When it comes to storage there is absolutely no reason not to use a solid-state drive for your primary system drive for the operating system and most used applications. If you need a large drive to store movies and music you can always use a secondary hard drive. For this build I went with the Kingston SSDnow V300 120GB SSD.  

kington-v300-ssd

This drive uses the LSI SandForce SF-2281 controller and is rated at up to 450MB/s when it comes to sequential read and write speeds. The maximum random 4k Read and Write performance is up to 85,000 IOPS Read and 55,000 Write. Not bad for an SSD that costs just $104.99 for the bare drive kit and is backed by a 3-year warranty.

side-panel

One of the unique features of the BitFenix Prodigy Mini-ITX case is that you can mount a pair of 2.5″ SSD’s or HDD’s on the right side panel!

side-panel-ssd

Here is a shot with the Kingston SSDNow V300 120GB SSD mounted up on the side panel.
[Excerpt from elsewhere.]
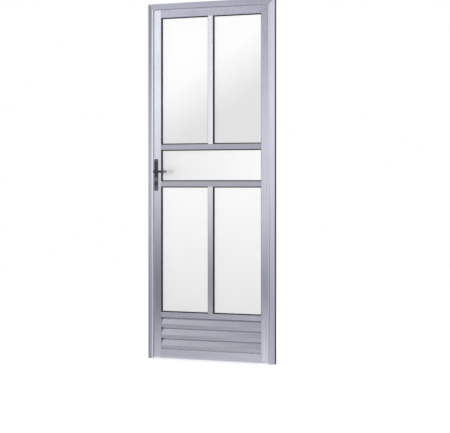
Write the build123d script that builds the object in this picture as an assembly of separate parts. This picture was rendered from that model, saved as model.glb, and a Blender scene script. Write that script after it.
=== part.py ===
from build123d import *
import os

# Aluminium swing door: a three-sided frame, a leaf with glass panes and a louvre panel, and lever
# handles. Millimetres. X = 0 is the wall face of the hinge jamb and the door runs to -X, Y = 0 is
# half the frame's depth with the front at -Y, and Z = 0 is the floor. "u" is measured from a jamb's
# wall face into the doorway, and "v" from the frame's front to its back.

# Frame: three mitred lengths of one hollow section with a stop lip along its front
frame_width = 800.0
frame_height = 2100.0
frame_depth = 30.0
jamb_tube = 22.0
frame_wall = 1.5
lip_reach = 12.0
lip_back = 2.5
bead_start = 20.0
bead_rise = 1.0
face_fall = 3.5

# Stop seal, glued behind the lip
seal_width = 3.5
seal_inset = 0.6
seal_clearance = 0.3

# Leaf: hollow bars, each with a glazing leg along the front of its inner edges
leaf_front = 5.0
leaf_side_gap = 7.0
leaf_top_gap = 7.0
leaf_floor_gap = 5.0
leaf_wall = 1.5
leg_reach = 11.0
leg_depth = 10.0
stile_face = 54.0
top_rail_face = 55.0
cross_face = 31.0
bottom_rail_face = 52.0
edge_slope = 11.0
edge_fall = 2.0
edge_chamfer = 0.6

# Heights of the cross bars' centres
upper_rail_height = 1251.0
lower_rail_height = 1034.0
louvre_rail_height = 261.0

# Glass, its gaskets and its snap-in beads
gasket_thickness = 2.0
gasket_show = 6.0
glass_thickness = 4.0
glass_edge_gap = 3.0
bead_wall = 1.2
bead_chamfer = 1.6
bead_end_gap = 0.3

# Louvre panel
slat_count = 3
slat_sheet = 1.5
slat_bend = 2.0
slat_lip = 20.0
slat_lip_depth = 7.0
slat_back_depth = 24.0
slat_flange = 6.0
slat_return = 6.0
slat_hook = 5.0
slat_overlap = 6.0
slat_drip_gap = 4.0
slat_end_gap = 0.2

# Butt hinges on the back
hinge_heights = (250.0, 1050.0, 1850.0)
hinge_height = 80.0
hinge_plate = 2.5
hinge_axis_rise = 6.0
knuckle_radius = 5.0
knuckle_gap = 0.5
pin_radius = 2.5
pin_clearance = 0.05
pin_head_radius = 4.2
pin_head_height = 2.5
pin_tail = 1.0
frame_hinge_width = 18.5
leaf_hinge_width = 30.0
hinge_plate_setback = 5.0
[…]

I used the mounting screws that came with the BitFenix Prodigy Case and the SATA data cable that comes with the ASUS P8H77-I motherboard.

wire-job

With the SSD mounted in the side panel, it was time to put the right side panel back on the case. After putting the side panel on it was apparent that the drive cages were not needed, so I removed all of them from the BitFenix Prodigy. That opens up a ton of space and should help airflow a good bit. Since all the front I/O panel wires are on the side panel, I wired everything up and zip tied the cables together to again improve airflow and to make things look nice.